I say almost because in fact there are only so many times any sentient human being can teach some particular exercises before the will to live starts to drain from the very fibre of your being. I don’t think I’m being overly-optimistic when I say that materials have quite possibly moved on somewhat since the early-to-mid 1990s (even if, the realist in me feels compelled to note, many teachers – and training courses – have yet to move with them!), but much of what I was given to teach with when I was starting out in the field – the old CEC English course, Headway, Intermediate and Upper Intermediate Matters and so on – was steeped in the study of mindless grammar for the sheer hell of it! The class and I would slog through exercises where the focus was on minutiae such as these half-remembered gems:

Work in pairs. Discuss the difference between these sentences.

1a Jim only spoke to Jane.

1b Only Jim spoke to Jane

2a Mike didn’t really enjoy the party.

2b Mike really didn’t enjoy the party

and so on. And on. Right up until the point of brain death.

I’d gamely get students discussing these things as if their lives depended on it, and I’d then run through the answers. “Yes, in 1a, Jim ONLY spoke to Jane, so he didn’t speak to anyone else. Just Jane. And in 1b, no-one else spoke to Jane. Just Jim” – you’ll notice that at this stage of the game, incidentally, I was blithely unaware of the fact that no two words operate as true synonyms across the board and was quite happy to treat JUST and ONLY as utterly interchangeable – “and 2a? Right, yes. he didn’t really enjoy it. It was OK, but not great. Well, not even really OK. Just not terrible. And 2b? Yes, right. It was terrible. He hated it!”

By the time I’d been teaching a couple of years and had done this exercise – or similar ones – a few times, the mind rot had started and I’d ceased to care who these imaginary characters had spoken to at which imaginary party – or whether my students grasped the subtleties of their phantom conversations! I needed a change, but had no idea how to bring one about, or in what shape or form any kind of change might manifest itself.

Enter one of the most memorable students I have ever taught, and a man whose impact on me was almost certainly far greater than any minimal impact I may have had on him: Luigi, an Italian guy who was probably about the same age as me when I had my Damascene conversion – 25 or 26. He was in one of my Upper-Intermediate classes when I was doing my second stint at St. Giles Central, and was the kind of intelligent, thoughtful Italian student equipped with a disturbingly large vocabulary of grammatical meta-language that successive generations of native-speaker EFL teachers have come to fear and dread!

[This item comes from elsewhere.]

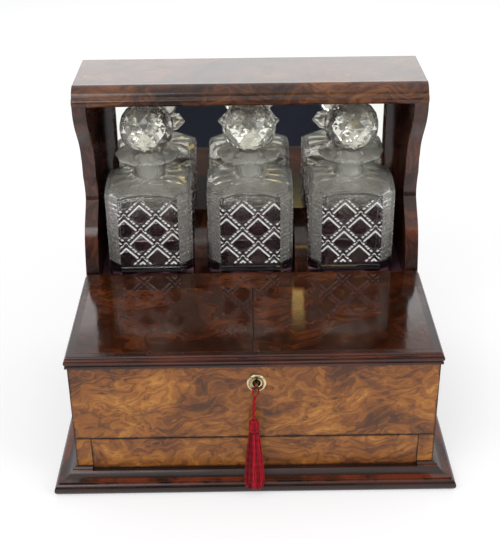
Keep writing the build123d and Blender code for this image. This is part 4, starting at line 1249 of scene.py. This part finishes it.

We were working our way through a revision exercise that focused on narrative tenses and students were busy dissecting such gems as:

The phone rang while I had a bath.

The phone was ringing while I had a bath.

The phone rang while I was having a bath

and

The phone was ringing while I was having a bath.

The discourse was riveting – “In this one, the phone rang and I had the bath at the same time. Is strange, but maybe it can happen. In this one, I don’t know. Is past continuous, so maybe the phone continued. Hmm. But in the first one too, it continued, so why here is past continuous and here is simple. I don’t sure” – and I was being propelled towards the exercise’s grim denouement by a nervous tension born of a fear that I’d get my timelines mixed up, mess up my concept questions or fail to fully nail the subtle shades of meaning conveyed by these gems of TEFL-ese. I’d started on my round-up and was clarifying the fact that one sentence was emphasising the continuation, stressing the duration, whilst another was merely stating the plain facts, time-lining away and so on . . . when suddenly the look on Francesco’s face turned from engaged interest to exasperation and he blurted out something along these lines: “OK, OK. I get it. Many things are possible. Grammar is choice, Depends on perspective and intention. Fine. But . . . which one of these four should I learn? Which is most usual? Which one do YOU say?”

And in one fell swoop, I was off the grammar.

Just like that. No cold turkey to go through. No cravings. No cold sweats or dead babies crawling across the ceiling. Nothing.

In a moment, I saw the error of my ways and the path forward became clear.

“Which one would I say? Um. To be honest, none of them, Luigi. In fact, the only possible conversation about baths and phones I can think of (bear in mind, by the way, that this was in the days before most folk – certainly most EFL teachers – had mobiles they could drop in the bath!) is something like: Hey. I tried to call you yesterday, but you didn’t answer! / Yeah, sorry. I was in the bath. That’s it. Anyway, enough of all this. Let’s move on and do something more useful, shall we?!”

And from that day on, I’ve tried as far as humanly possible when teaching – and when writing material for teaching – to ensure that any grammar I look at (and I’m certainly NOT saying we shouldn’t be looking at grammar, just so we’re clear on that) is based on what it is I say, and other people say, and Luigi might want to say – or might hear said.

And not only do I feel cleaner and less soiled within myself, but you know what else? I’m happier in my teaching, my students seem to be too, the collective levels of Grammar Anxiety have plummeted AND they’re actually better at using the language to boot.

To paraphrase slightly the way that Renton puts it in a scene from the movie Trainspotting:

“Thank you, your honor. With God’s help, I conquered this terrible affliction.”